- [PROBLEM DETAILS]:
Copy the listing below line for line, starting at its first line and ending with the line that has "# Frame: +X" in it. Add nothing.

- [DATA BLOCK]:
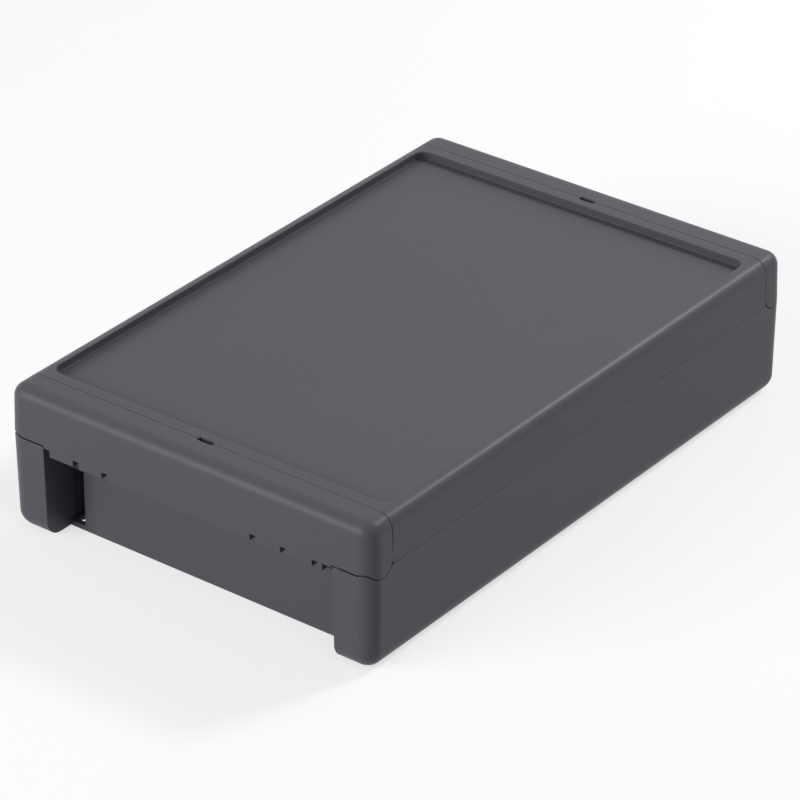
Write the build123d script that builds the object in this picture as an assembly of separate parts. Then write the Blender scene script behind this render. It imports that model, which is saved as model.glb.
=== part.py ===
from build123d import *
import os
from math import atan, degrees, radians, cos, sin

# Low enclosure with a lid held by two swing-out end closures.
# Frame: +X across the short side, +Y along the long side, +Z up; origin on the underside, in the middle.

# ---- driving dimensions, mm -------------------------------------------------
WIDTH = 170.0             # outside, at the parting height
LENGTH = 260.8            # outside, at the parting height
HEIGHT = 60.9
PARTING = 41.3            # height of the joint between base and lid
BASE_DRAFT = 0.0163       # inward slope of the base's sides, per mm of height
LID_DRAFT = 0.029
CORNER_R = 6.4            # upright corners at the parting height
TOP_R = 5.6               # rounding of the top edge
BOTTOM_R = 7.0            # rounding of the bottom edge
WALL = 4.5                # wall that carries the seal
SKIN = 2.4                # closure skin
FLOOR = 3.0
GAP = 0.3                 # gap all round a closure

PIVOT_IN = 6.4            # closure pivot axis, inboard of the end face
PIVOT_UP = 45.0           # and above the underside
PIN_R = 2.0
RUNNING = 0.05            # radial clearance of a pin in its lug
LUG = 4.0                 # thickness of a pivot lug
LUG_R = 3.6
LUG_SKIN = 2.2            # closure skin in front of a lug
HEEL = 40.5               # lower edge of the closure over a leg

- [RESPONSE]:
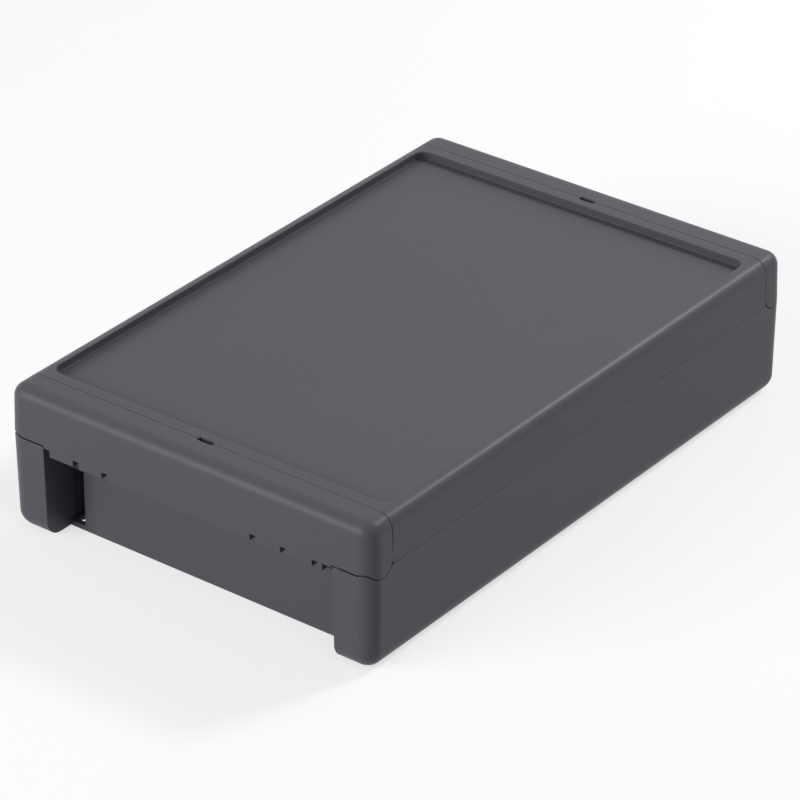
Write the build123d script that builds the object in this picture as an assembly of separate parts. Then write the Blender scene script behind this render. It imports that model, which is saved as model.glb.
=== part.py ===
from build123d import *
import os
from math import atan, degrees, radians, cos, sin

# Low enclosure with a lid held by two swing-out end closures.
# Frame: +X across the short side, +Y along the long side, +Z up; origin on the underside, in the middle.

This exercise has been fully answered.